In the flesh, the interplay of light and shadow across its tiled roof curves feels less like architecture and more like performance. That’s the irony. What was built to house opera, theatre and symphony has become its own stage, its own cultural act.
Still rising, still relevant
The Sydney Opera House remains one of the most visited and photographed landmarks in the world. It is a UNESCO World Heritage site, a working arts venue, and the centrepiece of modern Sydney. But more than any of that, it is a building that changed the expectations of a continent.
For Australia, it signalled a break from the past. It told the world that something original could rise from this corner of the globe. For architecture, it pushed the limits of what was possible before computers were widely used in design.

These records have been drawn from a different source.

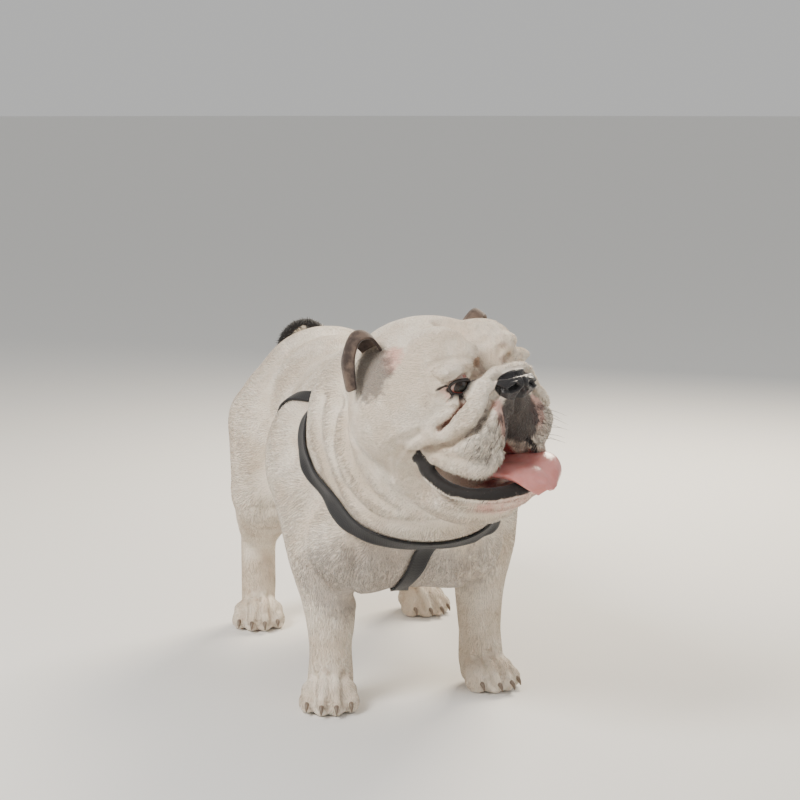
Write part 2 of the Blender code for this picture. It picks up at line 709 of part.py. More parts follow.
def grown(mesh, distance):
    """The mesh with its skin moved outward."""
    copy = mesh.copy()
    set_places(copy, mesh_array(mesh, "co") + mesh_array(mesh, "normal") * distance)
    return copy


def largest(mesh):
    """The mesh with only its largest closed surface kept."""
    return island_mesh(mesh, max(islands(mesh), key=len), mesh.name)


# Colours and finish of each piece: name start, colour, roughness

FINISHES = (
    ("eye", (0.025, 0.012, 0.008), 0.08),
    ("tongue", (0.62, 0.25, 0.24), 0.35),
    ("harness", (0.018, 0.016, 0.016), 0.75),
    ("ear", (0.20, 0.15, 0.12), 0.8),
    ("", (0.78, 0.70, 0.60), 0.85),
)


def finish_for(name):
    for start, colour, roughness in FINISHES:
        if name.startswith(start):
            return colour, roughness


def add_part(name, mesh, collection):
    mesh.name = name
    mesh.validate()
    obj = bpy.data.objects.new(name, mesh)
    collection.objects.link(obj)
    material = bpy.data.materials.new(name)
    material.use_nodes = True
    shader = material.node_tree.nodes["Principled BSDF"]
    colour, roughness = finish_for(name)
    shader.inputs["Base Color"].default_value = (*colour, 1)
    shader.inputs["Roughness"].default_value = roughness
    shader.inputs["Metallic"].default_value = 0
    mesh.materials.clear()
    mesh.materials.append(material)
    mesh.shade_smooth()
    mesh.set_sharp_from_angle(angle=math.radians(35))
    return obj


def recentre(objects):
    """Moves everything so that the middle of its footprint is at the origin."""
    points = np.concatenate([mesh_array(o.data, "co") for o in objects])
    middle = (points.min(0) + points.max(0)) / 2
    shift = Matrix.Translation((-middle[0], -middle[1], -points[:, 2].min()))
    for obj in objects:
        obj.data.transform(shift)
        obj.data.update()


def main():
    clear_scene()
    flesh = build_flesh()
    add_strokes(flesh)
    stand_on_floor(flesh, 0)
    facets = thinned(flesh, FLESH_FACES)
    stand_on_floor(facets, PAD_REACH)
    facets = with_sockets(facets)
    swollen = grown(facets, GAP)
    pieces = parted(facets)
    pieces["eye_left"], pieces["eye_right"] = eyeball(1), eyeball(-1)
    pieces["ear_left"] = largest(cut(ear(1), swollen.copy()))
    pieces["ear_right"] = largest(cut(ear(-1), swollen.copy()))
    solid_tongue = tongue()
    pieces["lower_jaw"] = largest(cut(pieces["lower_jaw"], grown(solid_tongue, GAP)))
    pieces["head"] = largest(cut(pieces["head"], grown(solid_tongue, GAP)))
    pieces["tongue"] = solid_tongue
    pieces["harness_collar"] = strap(facets, COLLAR, 60, True)
    collar = grown(pieces["harness_collar"], GAP)
    pieces["harness_girth"] = largest(cut(strap(facets, GIRTH, 60), collar))
    centre_strap = cut(strap(facets, CENTRE_STRAP, 22), collar)
    pieces["harness_centre_strap"] = largest(cut(centre_strap, grown(pieces["harness_girth"], GAP)))
    collection = bpy.data.collections.new("Bulldog")
    bpy.context.scene.collection.children.link(collection)
    objects = [add_part(name, mesh, collection) for name, mesh in pieces.items()]
    recentre(objects)
    for obj in objects:
        print(obj.name, len(obj.data.polygons), sum(len(f.vertices) - 2 for f in obj.data.polygons))
    print("triangles", sum(len(f.vertices) - 2 for o in objects for f in o.data.polygons))


main()
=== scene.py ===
# %% [markdown]
# # A bulldog in a webbing harness
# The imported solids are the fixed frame. Over them comes what a person sees: one skin in place of the nodes of
# flesh, short fur, eyes between their lids, lips, a wet tongue, thin ears, claws and the woven harness.

# %% Load the frame
import json
import math

import bmesh
import bpy
import numpy as np
from mathutils import Euler, Matrix, Vector
from mathutils.bvhtree import BVHTree

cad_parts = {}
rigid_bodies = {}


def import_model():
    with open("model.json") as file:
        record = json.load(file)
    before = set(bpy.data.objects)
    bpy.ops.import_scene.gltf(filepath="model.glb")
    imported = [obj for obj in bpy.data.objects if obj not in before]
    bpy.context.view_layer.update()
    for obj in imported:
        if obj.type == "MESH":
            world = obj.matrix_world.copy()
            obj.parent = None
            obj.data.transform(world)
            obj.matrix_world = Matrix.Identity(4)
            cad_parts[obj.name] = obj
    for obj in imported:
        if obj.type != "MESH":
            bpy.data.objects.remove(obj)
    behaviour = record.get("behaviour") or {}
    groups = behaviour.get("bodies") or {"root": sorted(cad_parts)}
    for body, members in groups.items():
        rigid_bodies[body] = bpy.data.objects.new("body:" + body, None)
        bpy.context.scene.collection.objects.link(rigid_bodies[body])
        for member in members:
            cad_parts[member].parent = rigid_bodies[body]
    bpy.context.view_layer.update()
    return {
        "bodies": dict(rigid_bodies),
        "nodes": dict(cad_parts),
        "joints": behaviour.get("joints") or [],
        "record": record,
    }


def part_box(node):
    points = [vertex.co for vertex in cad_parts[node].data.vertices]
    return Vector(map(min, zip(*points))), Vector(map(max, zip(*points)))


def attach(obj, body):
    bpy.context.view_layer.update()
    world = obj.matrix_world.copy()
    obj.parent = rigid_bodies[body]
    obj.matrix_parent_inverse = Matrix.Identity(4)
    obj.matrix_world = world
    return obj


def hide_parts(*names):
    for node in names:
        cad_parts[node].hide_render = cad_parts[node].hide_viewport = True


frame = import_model()

# %% [markdown]
# Points are written (left, forward, up), as a dog's own directions, and at() turns them into world places.
# The head has a frame of its own, turned to the dog's left. Everything is shaped before the model was centred
# on its footprint, so SHIFT, read from the eye's solid, brings each finished piece home.

# %% Frames
CHEST_HALF_WIDTH = 0.114
HEAD_YAW = math.radians(30.4)
HEAD_PITCH = math.radians(-1.2)
HEAD_ROLL = math.radians(-3.5)
MASS_VOXEL = 0.008
LIMB_VOXEL = 0.006
FORM_VOXEL = 0.003


def at(left, forward, up):
    """World place of a point given as left, forward, up."""
    return Vector((left, -forward, up))


HEAD_CENTRE = at(0.003, 0.279, 0.364)
HEAD = (
    Matrix.Translation(HEAD_CENTRE)
    @ Matrix.Rotation(HEAD_YAW, 4, "Z")
    @ Matrix.Rotation(HEAD_PITCH, 4, "X")
    @ Matrix.Rotation(HEAD_ROLL, 4, "Y")
)
BODY = Matrix.Identity(4)
TO_HEAD = HEAD.inverted()
EYE_RADIUS = 0.0125
EYE = (0.0410, 0.0740, 0.0195)


def box_middle(node):
    low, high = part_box(node)
    return (low + high) / 2


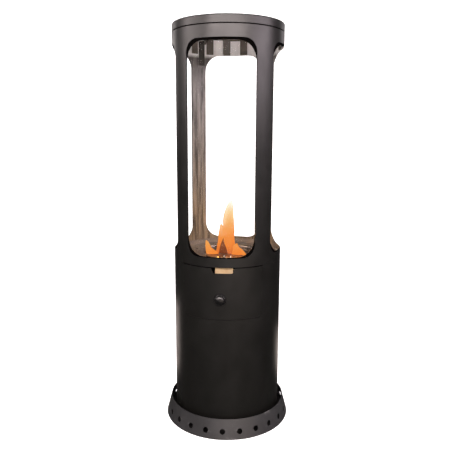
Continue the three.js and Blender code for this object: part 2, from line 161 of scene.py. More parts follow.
# ---- mesh helpers ----
def to_mesh(bm, crisp=34):
    """A mesh with outward faces, smooth except across edges sharper than crisp degrees."""
    bmesh.ops.recalc_face_normals(bm, faces=bm.faces)
    limit = math.radians(crisp)
    for face in bm.faces:
        face.smooth = True
    for edge in bm.edges:
        edge.smooth = len(edge.link_faces) == 2 and edge.calc_face_angle(0) < limit
    mesh = bpy.data.meshes.new("made")
    bm.to_mesh(mesh)
    bm.free()
    return mesh


def evaluated(mesh, kind, **settings):
    """The mesh with a modifier applied."""
    holder = linked("holder", mesh)
    modifier = holder.modifiers.new(kind, kind)
    for key, value in settings.items():
        setattr(modifier, key, value)
    graph = bpy.context.evaluated_depsgraph_get()
    made = bpy.data.meshes.new_from_object(holder.evaluated_get(graph), depsgraph=graph)
    bpy.data.objects.remove(holder)
    bpy.data.meshes.remove(mesh)
    return made


def softened(mesh, width, angle):
    """The mesh with its crisp edges rounded, and flat faces left flat in the shading."""
    return evaluated(
        mesh, "BEVEL", width=width, segments=2, limit_method="ANGLE",
        angle_limit=math.radians(angle), harden_normals=True, use_clamp_overlap=True,
    )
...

For politics, it was a cautionary tale of short-termism and interference.
And for those of us who care about history, it is a case study in the power of holding firm to an idea, even when everything around you begs for compromise.
I believe that matters more than ever today. We live in a time of risk-aversion, tight budgets, safe choices. The Sydney Opera House reminds us that some of the most lasting triumphs come from the opposite mindset. The mindset that says yes, it might fail, but what if it doesn’t?
On this day, remember what was risked
So yes, remember 20 October 1973 as the date the Sydney Opera House opened to the public. But also remember the years before that date. The false starts. The forced resignations. The infighting and stubbornness. The quiet genius who walked away from it all.
Remember that it stood unfinished for so long, visible from every ferry, every bridge and every office window. And yet still, people believed. Still, it rose.
As I ran around its edges on my treadmill, I felt none of the old tension. Just admiration. Not for the building alone, but for what it took to get there. The Sydney Opera House is no longer just a piece of architecture. It is a legacy. And one well worth sweating for.